- Given problem:
Reproduce this listing in full.

- Dataset extract:
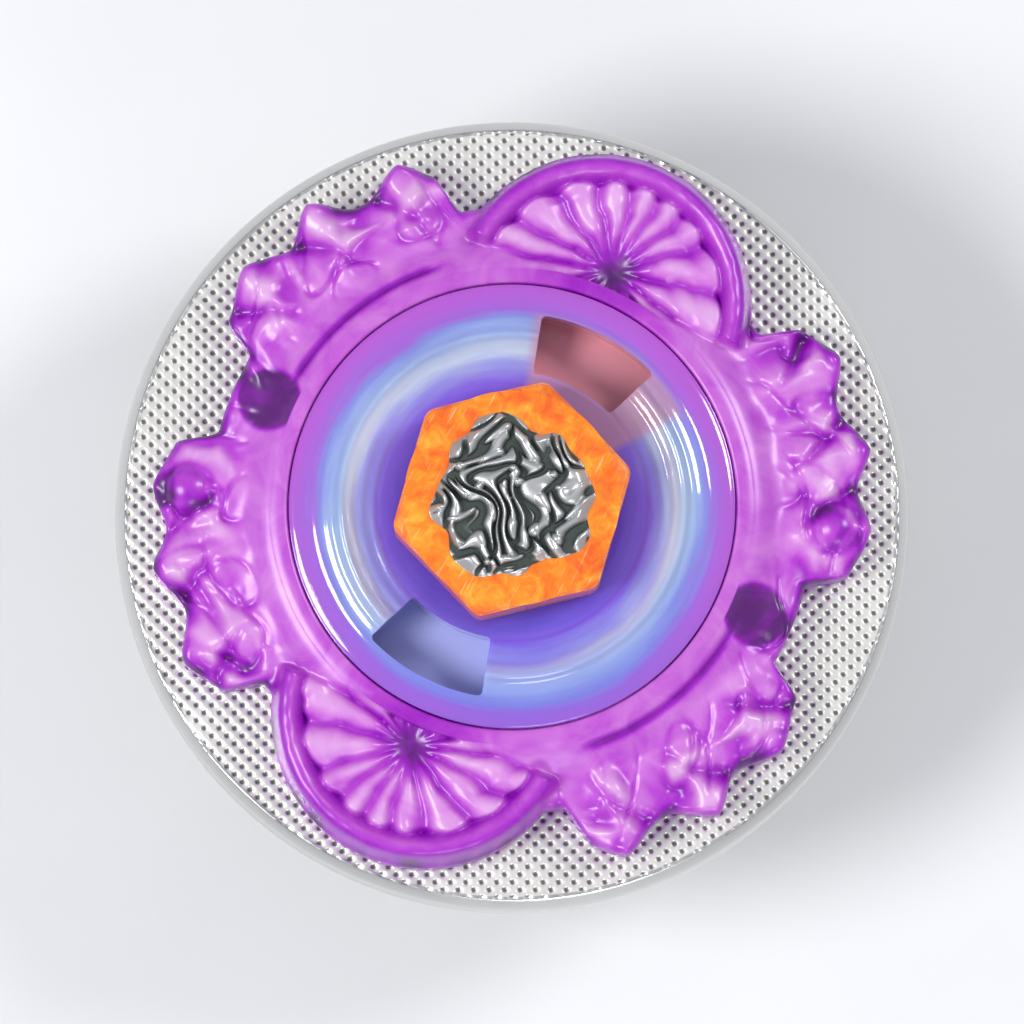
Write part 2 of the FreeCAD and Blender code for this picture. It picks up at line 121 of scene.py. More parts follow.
def skin(name, grid, joined=False, sharp=SHARP, more=(), **marks):
    """Object with the closed surface of a grid of points, given in millimetres.

    Columns run round and close. Rows close too if joined; otherwise each end is closed by
    a fan about the middle of its last row. If the volume comes out negative, every face is
    turned over. More grids become further closed shells of the same object, and marks are
    values for each point, kept as attributes.
    """
    points, faces, count = [], [], 0
    for shell in (grid, *more):
        rows, columns = shell.shape[:2]
        number = np.arange(rows * columns).reshape(rows, columns)
        ahead = np.roll(number, -1, axis=0) if joined else number[1:]
        here = number if joined else number[:-1]
        quads = np.stack(
            [here, np.roll(here, -1, axis=1), np.roll(ahead, -1, axis=1), ahead], axis=-1
        ).reshape(-1, 4)
        flat = shell.reshape(-1, 3)
        fans = np.zeros((0, 3), int)
        if not joined:
            first, last = number[0], number[-1]
            first_hub = rows * columns
            flat = np.vstack([flat, shell[0].mean(0), shell[-1].mean(0)])
            fans = np.vstack([
                np.stack([np.roll(first, -1), first, np.full(columns, first_hub)], axis=-1),
                np.stack([last, np.roll(last, -1), np.full(columns, first_hub + 1)], axis=-1),
            ])
        corners = np.vstack([quads[:, :3], quads[:, [0, 2, 3]], fans])
        a, b, c = (flat[corners[:, k]] for k in range(3))
        if np.einsum("ij,ij->", a, np.cross(b, c)) < 0:
            quads, fans = quads[:, ::-1], fans[:, ::-1]
        faces += (quads + count).tolist() + (fans + count).tolist()
        points.append(flat)
        count += len(flat)
    mesh = bpy.data.meshes.new(name)
    mesh.from_pydata((np.vstack(points) * MM).tolist(), [], faces)
    for label, values in marks.items():
        filled = np.full(count, values.mean())
        filled[: values.size] = values.ravel()
        mark = mesh.attributes.new(label, "FLOAT", "POINT")
        mark.data.foreach_set("value", filled.astype(np.float32))
    mesh.shade_smooth()
    mesh.set_sharp_from_angle(angle=math.radians(sharp))
    made = bpy.data.objects.new(name, mesh)
    bpy.context.scene.collection.objects.link(made)
    return made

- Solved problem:
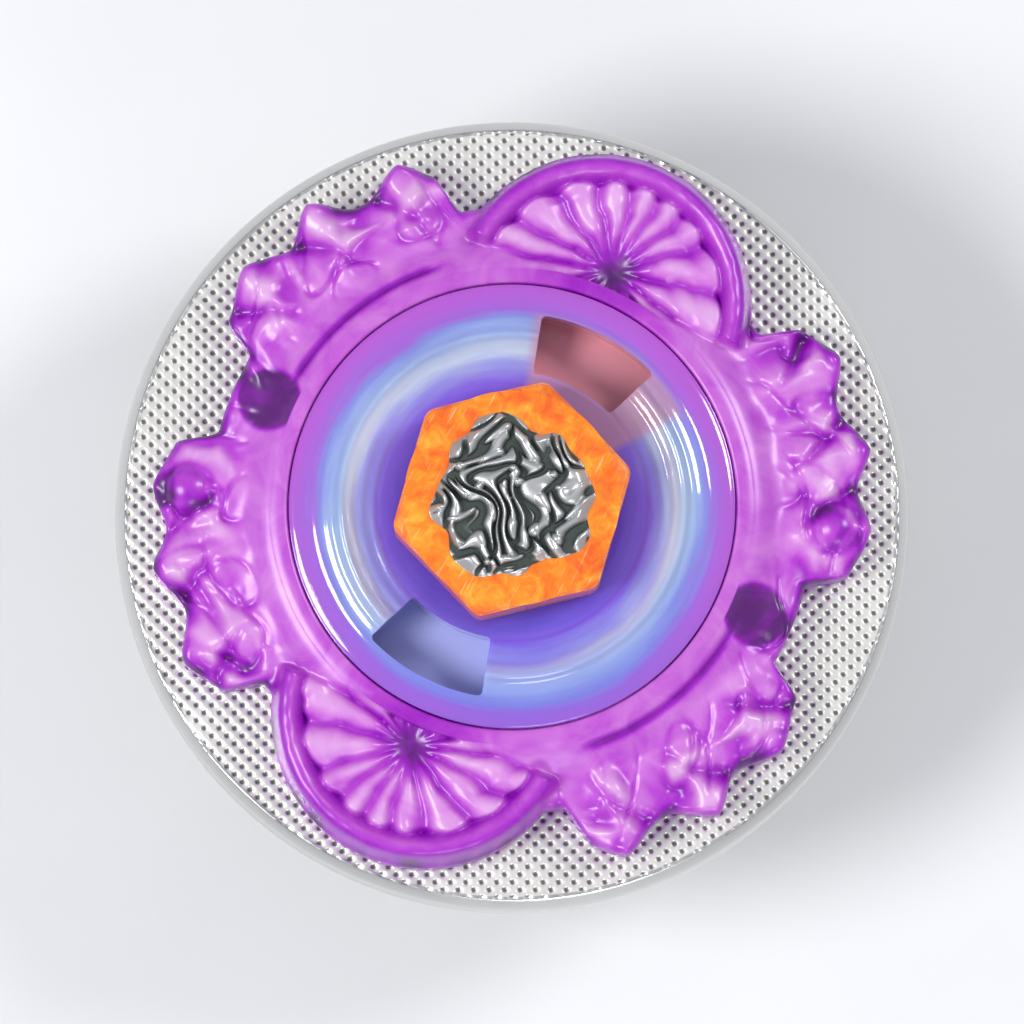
Write part 2 of the FreeCAD and Blender code for this picture. It picks up at line 121 of scene.py. More parts follow.
def skin(name, grid, joined=False, sharp=SHARP, more=(), **marks):
    """Object with the closed surface of a grid of points, given in millimetres.

    Columns run round and close. Rows close too if joined; otherwise each end is closed by
    a fan about the middle of its last row. If the volume comes out negative, every face is
    turned over. More grids become further closed shells of the same object, and marks are
    values for each point, kept as attributes.
    """
    points, faces, count = [], [], 0
    for shell in (grid, *more):
        rows, columns = shell.shape[:2]
        number = np.arange(rows * columns).reshape(rows, columns)
        ahead = np.roll(number, -1, axis=0) if joined else number[1:]
        here = number if joined else number[:-1]
        quads = np.stack(
            [here, np.roll(here, -1, axis=1), np.roll(ahead, -1, axis=1), ahead], axis=-1
        ).reshape(-1, 4)
        flat = shell.reshape(-1, 3)
        fans = np.zeros((0, 3), int)
        if not joined:
            first, last = number[0], number[-1]
            first_hub = rows * columns
            flat = np.vstack([flat, shell[0].mean(0), shell[-1].mean(0)])
            fans = np.vstack([
                np.stack([np.roll(first, -1), first, np.full(columns, first_hub)], axis=-1),
                np.stack([last, np.roll(last, -1), np.full(columns, first_hub + 1)], axis=-1),
            ])
        corners = np.vstack([quads[:, :3], quads[:, [0, 2, 3]], fans])
        a, b, c = (flat[corners[:, k]] for k in range(3))
        if np.einsum("ij,ij->", a, np.cross(b, c)) < 0:
            quads, fans = quads[:, ::-1], fans[:, ::-1]
        faces += (quads + count).tolist() + (fans + count).tolist()
        points.append(flat)
        count += len(flat)
    mesh = bpy.data.meshes.new(name)
    mesh.from_pydata((np.vstack(points) * MM).tolist(), [], faces)
    for label, values in marks.items():
        filled = np.full(count, values.mean())
        filled[: values.size] = values.ravel()
        mark = mesh.attributes.new(label, "FLOAT", "POINT")
        mark.data.foreach_set("value", filled.astype(np.float32))
    mesh.shade_smooth()
    mesh.set_sharp_from_angle(angle=math.radians(sharp))
    made = bpy.data.objects.new(name, mesh)
    bpy.context.scene.collection.objects.link(made)
    return made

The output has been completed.